ENTRIES SUPPLIED
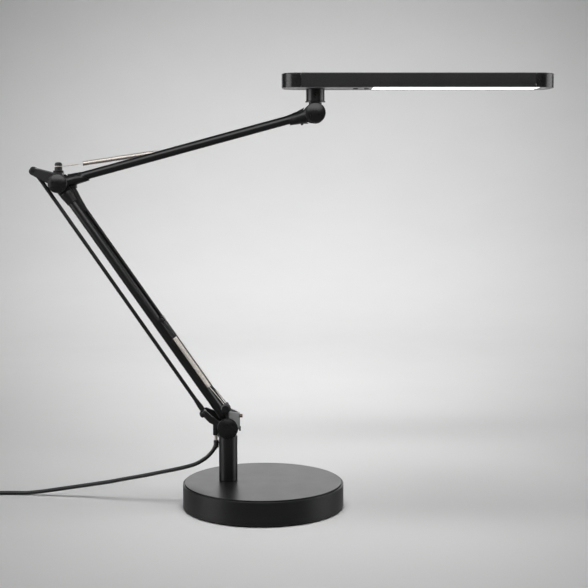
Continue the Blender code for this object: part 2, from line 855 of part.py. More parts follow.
def make_upper_arm(arm):
    """Elbow fork, tube, tip fork, spring with its pin, bolts and caps."""
    run, square = along(ELBOW_PIVOT, HEAD_PIVOT)
    length = (Vector(HEAD_PIVOT) - Vector(ELBOW_PIVOT)).length
    back = Vector((-run.x, -run.y))

    elbow_end = 0.0360
    tip_end = 0.0345
    sleeve = ((0.0250, 0.0071), (0.0300, 0.0069), (elbow_end, 0.0060))
    forked_sleeve("upper_fork", ELBOW_PIVOT, run, square, 0.0090, (0.0225, 0.0071), sleeve, arm)
    sleeve = ((0.0230, 0.0076), (0.0260, 0.0072), (tip_end, 0.0060))
    forked_sleeve("tip_fork", HEAD_PIVOT, back, square, 0.0126, (0.0205, 0.0078), sleeve, arm)

    profile = tube_profile(UPPER_TUBE_RADIUS, UPPER_TUBE_BORE, elbow_end + GAP, length - tip_end - GAP)
    lathe("upper_tube", profile, arm, "black_metal", arm_point(*ELBOW_PIVOT), (run.x, 0, run.y), 24)

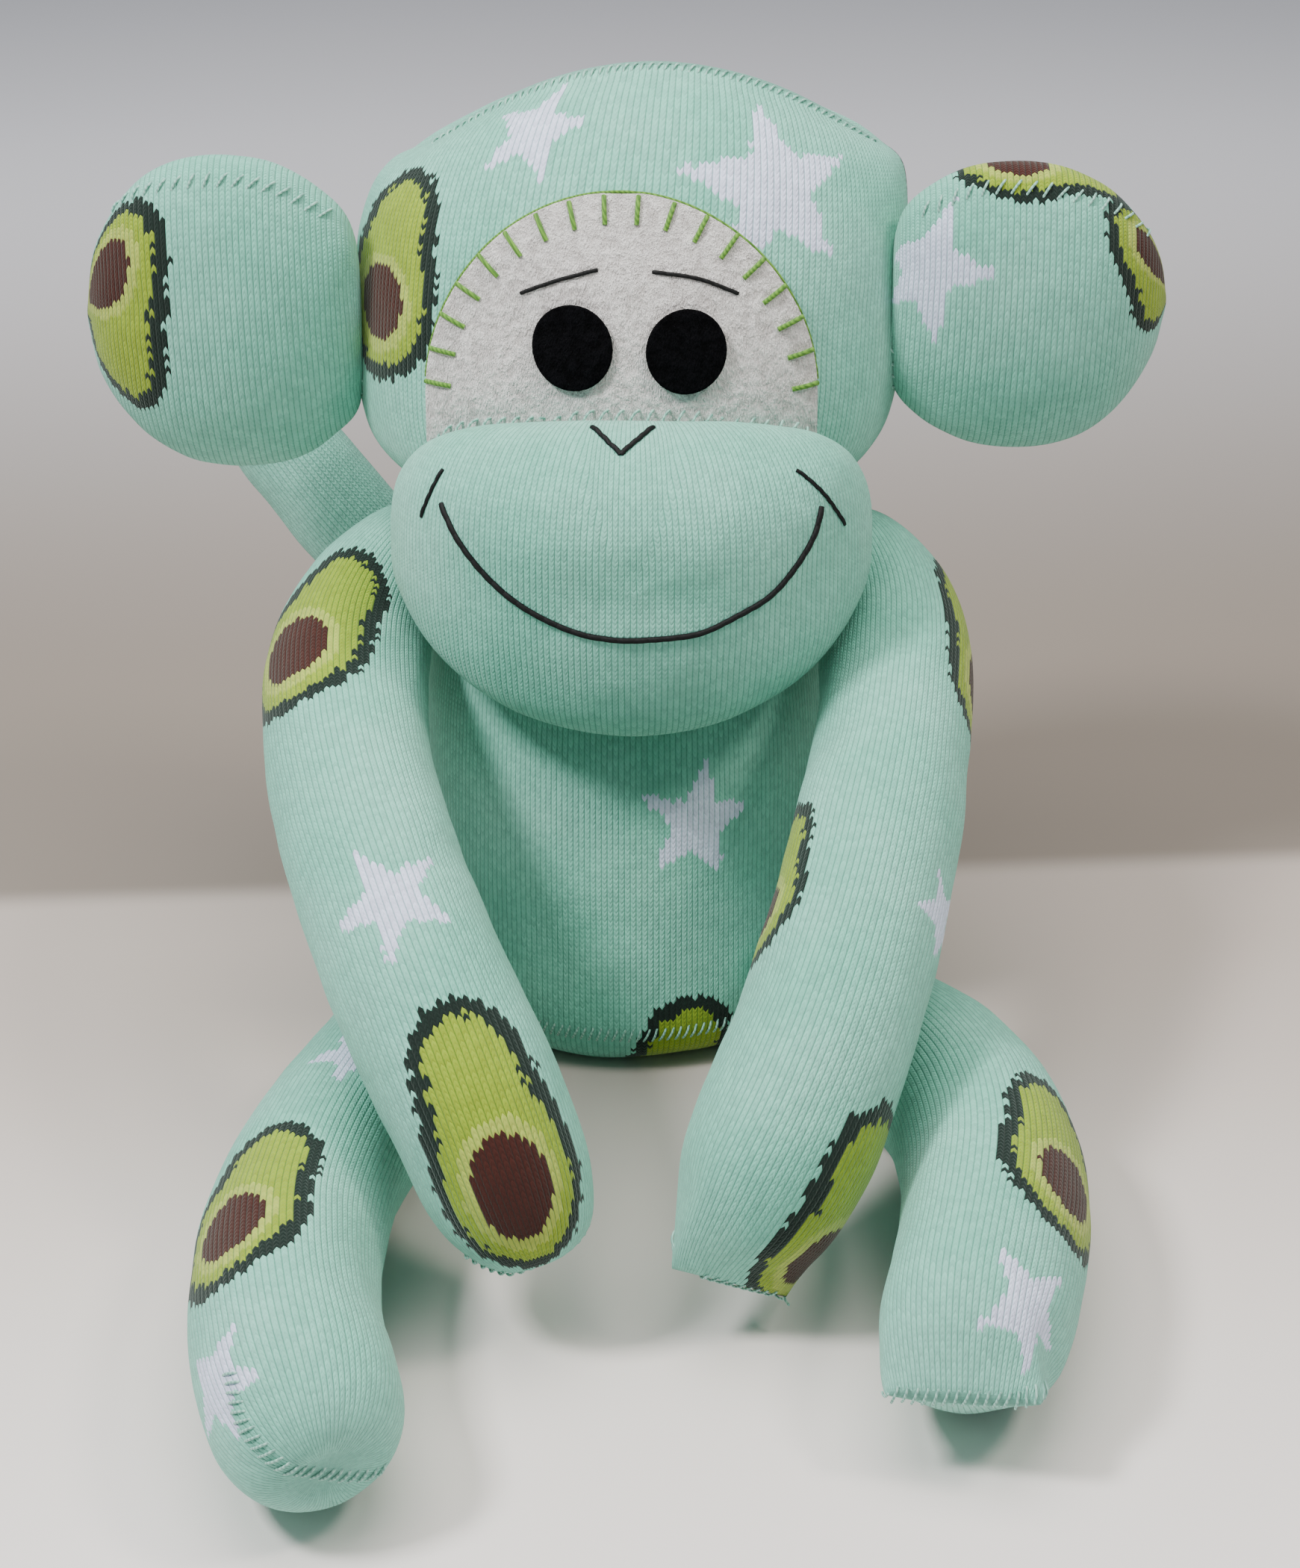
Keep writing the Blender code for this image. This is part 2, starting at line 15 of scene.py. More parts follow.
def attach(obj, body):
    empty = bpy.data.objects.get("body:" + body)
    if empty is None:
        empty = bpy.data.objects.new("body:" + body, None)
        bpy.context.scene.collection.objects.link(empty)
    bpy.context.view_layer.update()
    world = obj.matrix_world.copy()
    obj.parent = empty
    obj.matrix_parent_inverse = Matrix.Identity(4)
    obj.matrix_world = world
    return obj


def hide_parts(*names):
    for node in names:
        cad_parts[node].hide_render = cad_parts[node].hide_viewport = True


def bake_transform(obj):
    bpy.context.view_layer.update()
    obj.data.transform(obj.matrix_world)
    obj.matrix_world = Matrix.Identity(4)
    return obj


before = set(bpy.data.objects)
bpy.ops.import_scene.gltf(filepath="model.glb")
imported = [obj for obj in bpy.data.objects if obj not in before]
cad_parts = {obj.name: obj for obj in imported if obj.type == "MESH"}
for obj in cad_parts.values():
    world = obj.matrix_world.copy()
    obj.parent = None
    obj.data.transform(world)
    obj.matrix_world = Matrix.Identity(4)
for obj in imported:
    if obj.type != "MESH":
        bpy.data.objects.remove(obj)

MM = 0.001
LOG = logging.getLogger("sock_monkey")
Point = tuple[float, float, float]


# ---------------------------------------------------------------- colours and nodes


def linear(code: str) -> tuple[float, float, float, float]:
    """Turn an sRGB hex colour into a linear one.

    Args:
        code: The colour, such as "A3D1C3".

    Returns:
        Red, green, blue and alpha, from 0 to 1.
    """
    parts = [int(code[start:start + 2], 16) / 255 for start in (0, 2, 4)]
    return tuple(p / 12.92 if p <= 0.04045 else ((p + 0.055) / 1.055) ** 2.4 for p in parts) + (1.0,)


def put(tree: bpy.types.NodeTree, kind: str, inputs: dict | None = None, **settings: object) -> bpy.types.Node:
    """Add a node with its settings and links.

    Args:
        tree: The node tree.
        kind: The node's type name.
        inputs: Socket name or number to a value, or to the socket or node that feeds it; a node feeds
            its first output.
        settings: The node's own properties.

    Returns:
        The new node.
    """
    node = tree.nodes.new(kind)
    for name, value in settings.items():
        setattr(node, name, value)
    for key, value in (inputs or {}).items():
        if isinstance(value, bpy.types.Node):
            value = value.outputs[0]
        if isinstance(value, bpy.types.NodeSocket):
            tree.links.new(value, node.inputs[key])
        else:
            node.inputs[key].default_value = value
    return node


def start_material(name: str) -> tuple[bpy.types.Material, bpy.types.NodeTree]:
    """Make an empty node material, and give it and its tree.

    Args:
        name: The material's name.

    Returns:
        The material, and the tree to put its nodes in.
    """
    material = bpy.data.materials.new(name)
    material.use_nodes = True
    material.node_tree.nodes.clear()
    return material, material.node_tree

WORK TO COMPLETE
Quote the records above exactly, from the first line through the line containing "back = Vector((-run.x, -run.y))", and nothing more.

THE COMPLETED TASK
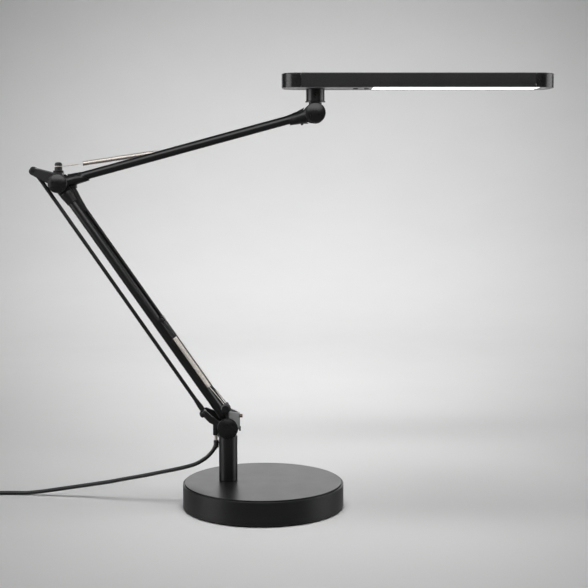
Continue the Blender code for this object: part 2, from line 855 of part.py. More parts follow.
def make_upper_arm(arm):
    """Elbow fork, tube, tip fork, spring with its pin, bolts and caps."""
    run, square = along(ELBOW_PIVOT, HEAD_PIVOT)
    length = (Vector(HEAD_PIVOT) - Vector(ELBOW_PIVOT)).length
    back = Vector((-run.x, -run.y))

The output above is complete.